**What is required:**
Set down word for word each line from the start of the listing through the line that contains "return rod(tuple(start), tuple(end), COLUMN_R)", both included.

=======

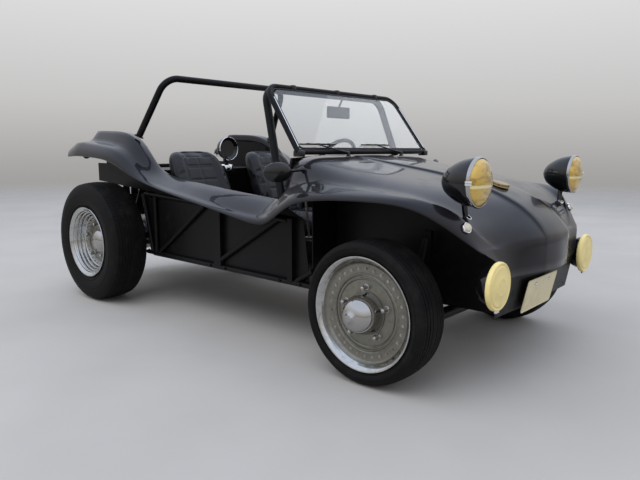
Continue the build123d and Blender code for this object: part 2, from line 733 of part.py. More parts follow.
def steering_column():
    """Column tube from the wheel through the dash to the toe board."""
    plane = steering_frame()
    start = plane.from_local_coords(Vector(0, 0, -14 - SEAT_GAP))
    corner = COLUMN_R * sin(radians(STEER_RAKE))
    run = (FOOT_X - SEAT_GAP - corner - start.X) / plane.z_dir.X
    end = start + plane.z_dir * run
    return rod(tuple(start), tuple(end), COLUMN_R)


def controls():
    """Three pedals, the gear lever and the brake lever."""
    pieces = []
    for y in (250, 320, 390):
        base = box(FOOT_X - 24, FOOT_X - 4, y - 10, y + 10, FLOOR_Z + FLOOR_T, FLOOR_Z + FLOOR_T + 12)
        arm = rod((FOOT_X - 14, y, FLOOR_Z + FLOOR_T + 6), (FOOT_X - 70, y, 470), 6)
        pad = box(FOOT_X - 86, FOOT_X - 72, y - 24, y + 24, 430, 500)
        pieces.append(fused([base, arm, pad]))
    tunnel_top = FLOOR_Z + FLOOR_T + 120
    boot = box(-925, -875, -25, 25, tunnel_top, tunnel_top + 12)
    lever = rod((-900, 0, tunnel_top + 6), (-930, 0, 640), 7)
    knob = Pos(-930, 0, 645) * Sphere(23)
    pieces.append(fused([boot, lever, knob]))
    pieces.append(rod((-1060, 0, tunnel_top + 12), (-1290, 0, tunnel_top + 110), 11))
    pieces.append(box(-1080, -1040, -14, 14, tunnel_top, tunnel_top + 18))
    return [*pieces[:4], fused(pieces[4:])]


LAMP_R = 90
HEAD_LAMP = (372, 490, 798)
DRIVE_LAMP = (440, 468, 430)


def head_bucket(side):
    """Bullet shaped bucket on its stem."""
    x, y, z = HEAD_LAMP
    shape = [(0, LAMP_R - 4), (-30, LAMP_R - 3), (-80, 74), (-120, 52), (-142, 26), (-148, 0), (0, 0)]
    outline = Wire.make_polygon([(a, 0, r) for a, r in shape], close=True)
    bucket = Pos(x, side * y, z) * revolve(Face(outline), axis=Axis.X, revolution_arc=360)
    spot, out = panel_point(front_stations(7, 9), 4, 3, 0.5, 0.84)
    foot = rod(on_side(spot + out * 0.8, side), on_side(spot + out * 10, side), 17)
    stem = rod(on_side(spot + out * 6, side), (x - 62, side * y, z - 52), 10)
    return fused([bucket, stem, foot])


def head_rim(side):
    """Rim ring of the headlamp."""
    x, y, z = HEAD_LAMP
    shape = [(SEAT_GAP, LAMP_R - 16), (SEAT_GAP, LAMP_R), (12, LAMP_R + 3), (20, LAMP_R - 6),
             (20, LAMP_R - 16)]
    outline = Wire.make_polygon([(a, 0, r) for a, r in shape], close=True)
    return Pos(x, side * y, z) * revolve(Face(outline), axis=Axis.X, revolution_arc=360)


def head_lens(side):
    """Domed lens inside the rim."""
    x, y, z = HEAD_LAMP
    r = LAMP_R - 16 - SEAT_GAP
    shape = [(SEAT_GAP, 0), (SEAT_GAP, r), (16, r), (24, 0.72 * r), (29, 0.36 * r), (31, 0)]
    outline = Wire.make_polygon([(a, 0, q) for a, q in shape], close=True)
    return Pos(x, side * y, z) * revolve(Face(outline), axis=Axis.X, revolution_arc=360)


def drive_lamp(side):
    """Round lamp body on a bracket from the pan."""
    x, y, z = DRIVE_LAMP
    shape = [(0, 0), (0, LAMP_R - 16), (-20, LAMP_R - 18), (-52, 58), (-66, 36), (-68, 0)]
    outline = Wire.make_polygon([(a, 0, r) for a, r in shape], close=True)
    body = Pos(x, side * y, z) * revolve(Face(outline), axis=Axis.X, revolution_arc=360)
    bx, bz = x - 50, z + 26
    bracket = rod((bx, side * (y - 40), bz), (bx, side * (INNER_WALL_Y + SEAT_GAP), bz), 9)
    return fused([body, bracket])


def drive_cover(side):
    """Round cover clipped over the lamp, with a raised rim and a tab."""
    x, y, z = DRIVE_LAMP
    shape = [(SEAT_GAP, 0), (SEAT_GAP, LAMP_R), (14, LAMP_R), (20, LAMP_R - 7), (15, LAMP_R - 14),
             (19, LAMP_R - 22), (24, 30), (25, 0)]
    outline = Wire.make_polygon([(a, 0, r) for a, r in shape], close=True)
    cover = Pos(x, side * y, z) * revolve(Face(outline), axis=Axis.X, revolution_arc=360)
    tab = box(x + 2, x + 12, side * y - 14, side * y + 14, z - LAMP_R - 8, z - LAMP_R + 4)
    return fused([cover, tab])


def turn_signal(side):
    """Small round lamp on the flank of the front fender, ahead of the headlamp."""
    spot, out = panel_point(front_stations(8, 10), 2, 1, 0.4, 0.5)
    return rod(on_side(spot + out * 0.8, side), on_side(spot + out * 20, side), 17)


def tail_lamp(side):
    """Round lamp on the tail of each fender."""
    x = SIDE_BODY[-1][0] - SHELL
    return rod((x, side * 546, 876), (x - 26, side * 546, 876), 26)


PLATE_W = 305
PLATE_H = 140
PLATE_LIFT = 8
PLATE_Y = -35


def licence_plate():
    """Blank plate in front of the chin on two spacers."""
    (_, top, foot), (wide, top_wide, _), fall = CHIN[0], CHIN[1], CHIN_TOP_Z - CHIN_FOOT_Z
    down = Vector(foot - top, 0, -fall).normalized()
    out = Vector(fall, 0, foot - top).normalized()
    start = Vector(top, PLATE_Y, CHIN_TOP_Z) + down * 30 + out * PLATE_LIFT
    pieces = [plate([(-PLATE_W / 2, -PLATE_H), (PLATE_W / 2, -PLATE_H), (PLATE_W / 2, 0), (-PLATE_W / 2, 0)],
                    Plane(origin=start, x_dir=(0, 1, 0), z_dir=out), 3)]
    for y in (PLATE_Y - 70, PLATE_Y + 70):
        back = (top - top_wide) * abs(y) / wide
        spot = Vector(top - back, y, CHIN_TOP_Z) + down * 60
        pieces.append(rod(tuple(spot + out * 0.8), tuple(spot + out * (PLATE_LIFT + back + 1)), 7))
    return fused(pieces)


def mirrors():
    """A door mirror on each side of the cowl."""
    spot, out = panel_point(front_stations(1, 3), 4, 3, 0.4, 0.5)
    pieces = []
    for side in (-1, 1):
        head = Pos(-490, side * 665, 828) * Rot(0, 0, side * -16) * scale(Sphere(42), (0.45, 1.95, 0.92))
        foot = rod(on_side(spot + out * 0.6, side), on_side(spot + out * 12, side), 12)
        stalk = rod(on_side(spot + out * 8, side), (-484, side * 650, 824), 7)
        pieces.append(fused([head, stalk, foot]))
    return pieces


def screen_mirror():
    """Inside mirror hung from the top of the windscreen frame."""
    x, z = SCREEN_TOP
    glass = box(x - 50, x - 34, -25, 160, z - 128, z - 66)
    arm = rod((x - 5.4, 66, z - 12.1), (x - 42, 66, z - 80), 6)
    return fused([glass, arm])


CAP_X = 222
CAP_H = 26


def fuel_cap():
    """Round filler cap on the hood band."""
    rear, front = FRONT_BODY[5], FRONT_BODY[6]
    slope = atan2(rear[1] - front[1], front[0] - rear[0])
    x = CAP_X
    z = rear[1] - (x - rear[0]) * (rear[1] - front[1]) / (front[0] - rear[0]) + BAND_RISE + CROWN
    lift = CAP_H / 2 + SEAT_GAP
    return Pos(x + lift * sin(slope), 0, z + lift * cos(slope)) * Rot(0, degrees(slope), 0) * Cylinder(38, CAP_H)


def round_pod():
    """Round pod with a rim on a short post between the seat backs."""
    x, z = REAR_WALL_X + 48, 915
    bowl = rod((x - 60, 0, z), (x, 0, z), 70)
    ring = rod((x, 0, z), (x + 10, 0, z), 76)
    post = rod((x - 30, 0, z - 60), (x - 30, 0, DECK_Z - 60), 14)
    foot = rod((x - 30, 0, DECK_Z - 60), (REAR_WALL_X + SEAT_GAP, 0, DECK_Z - 60), 14)
    return fused([bowl, ring, post, foot])


def save_wheels():
    """Tyre, rim and drum of each wheel."""
    # axle, x, tyre radius, tyre width, rim radius, face y, dish, hub y, cap
    rows = [
        ("front", 0, FRONT_TYRE_R, FRONT_TYRE_W, FRONT_RIM_R, FRONT_RIM_FACE, 38, FRONT_HUB_Y, LONG_CAP),
        ("rear", -WHEELBASE, REAR_TYRE_R, REAR_TYRE_W, REAR_RIM_R, REAR_RIM_FACE, 82, REAR_HUB_Y, SHORT_CAP),
    ]
    for axle, x, r, w, rim_r, face, dish, hub_y, cap in rows:
        back = face - w + 14
        bead = (face - back) / 2 - RIM_LIP - SEAT_GAP
        for end, side in (("right", -1), ("left", 1)):
            name = f"{axle}_{end}"
            save(f"tyre_{name}", tyre(x, r, w, rim_r, bead, side, (face + back) / 2))
            save(f"rim_{name}", rim(x, r, rim_r, face, back, dish, side, cap))
            save(f"drum_{name}", drum(x, r, face - dish, hub_y, side))


def main():
    """Builds and writes every node."""
    left_side = body_side()
    save("body_front", body_front())
    save("body_side_left", left_side)
    save("body_side_right", mirror(left_side, about=Plane.XZ))
    save("body_deck", body_deck())
    save("floor_pan", floor_pan())
    save("tub_panels", tub_panels())
    save("inner_walls", inner_walls())
    save("dash", dash())
    save("side_truss", side_truss())
    save("hoop_front", hoop_front())
    save("hoop_rear", hoop_rear())
    save("windscreen_frame", windscreen_frame())
    save("windscreen_glass", windscreen_glass())
    save("wipers", wipers())
    save_wheels()
    save("knuckle_right", knuckle(-1))
    save("knuckle_left", knuckle(1))
    save("front_axle", front_axle())
    save("rear_axle", rear_axle())
    save("transaxle", transaxle())
    save("engine", engine())
    save("fan_shroud", fan_shroud())
    save("exhaust", exhaust())
    save("air_cleaners", air_cleaners())
    save("seat_right", seat(-1))
    save("seat_left", seat(1))
    save("seat_rails", seat_rails())
    save("steering_wheel", steering_wheel())
    save("steering_column", steering_column())
    save("controls", controls())
    save("headlamp_buckets", [head_bucket(-1), head_bucket(1)])
    save("headlamp_rims", [head_rim(-1), head_rim(1)])
    save("headlamp_lenses", [head_lens(-1), head_lens(1)])
    save("driving_lamps", [drive_lamp(-1), drive_lamp(1)])
    save("driving_lamp_covers", [drive_cover(-1), drive_cover(1)])
    save("turn_signals", [turn_signal(-1), turn_signal(1)])
    save("tail_lamps", [tail_lamp(-1), tail_lamp(1)])
    save("licence_plate", licence_plate())
    save("mirrors", mirrors())
    save("screen_mirror", screen_mirror())
    save("fuel_cap", fuel_cap())
    save("round_pod", round_pod())


main()
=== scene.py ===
import json
import math
from math import cos, pi, radians, sin

import bmesh
import bpy
from mathutils import Matrix, Vector
from mathutils.bvhtree import BVHTree


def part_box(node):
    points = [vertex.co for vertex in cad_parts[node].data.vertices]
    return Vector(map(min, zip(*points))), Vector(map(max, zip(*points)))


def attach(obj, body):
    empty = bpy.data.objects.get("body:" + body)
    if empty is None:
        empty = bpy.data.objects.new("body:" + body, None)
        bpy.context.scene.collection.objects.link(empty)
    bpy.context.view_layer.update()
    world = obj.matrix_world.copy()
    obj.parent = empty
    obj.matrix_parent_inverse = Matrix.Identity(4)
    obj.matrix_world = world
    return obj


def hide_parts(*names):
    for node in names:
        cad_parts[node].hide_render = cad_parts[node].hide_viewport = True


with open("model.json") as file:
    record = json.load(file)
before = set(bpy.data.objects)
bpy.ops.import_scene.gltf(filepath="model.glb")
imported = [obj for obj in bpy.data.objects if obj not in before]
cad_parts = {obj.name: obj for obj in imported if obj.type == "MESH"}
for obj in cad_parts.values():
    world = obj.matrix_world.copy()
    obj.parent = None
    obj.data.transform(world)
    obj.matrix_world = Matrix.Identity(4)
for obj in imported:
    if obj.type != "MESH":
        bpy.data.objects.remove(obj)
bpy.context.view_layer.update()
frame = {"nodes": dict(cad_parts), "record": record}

nodes = frame["nodes"]
frontAxleX = (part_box("rim_front_right")[0].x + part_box("rim_front_right")[1].x) / 2
print("frame loaded, front axle at", round(frontAxleX, 4))


# Camera, as the photograph was taken
camera = {"place": (2.3687, -2.4122, 0.9138), "yaw": 48.414, "pitch": 8.859, "roll": 0.175,
          "focalPixels": 583.3, "imageWide": 640, "sensor": 36.0}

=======

**Exercise response:**
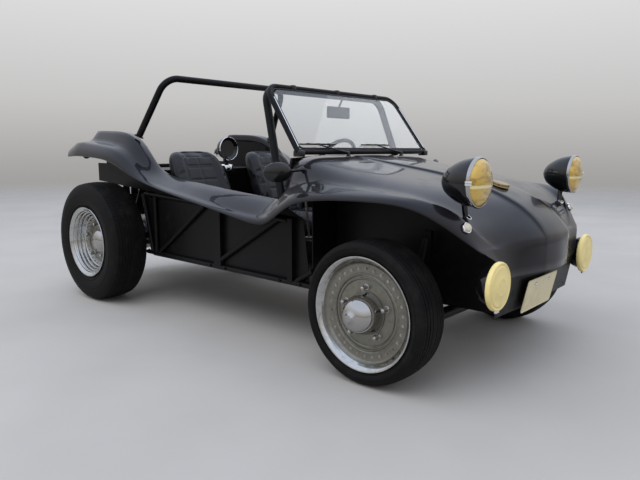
Continue the build123d and Blender code for this object: part 2, from line 733 of part.py. More parts follow.
def steering_column():
    """Column tube from the wheel through the dash to the toe board."""
    plane = steering_frame()
    start = plane.from_local_coords(Vector(0, 0, -14 - SEAT_GAP))
    corner = COLUMN_R * sin(radians(STEER_RAKE))
    run = (FOOT_X - SEAT_GAP - corner - start.X) / plane.z_dir.X
    end = start + plane.z_dir * run
    return rod(tuple(start), tuple(end), COLUMN_R)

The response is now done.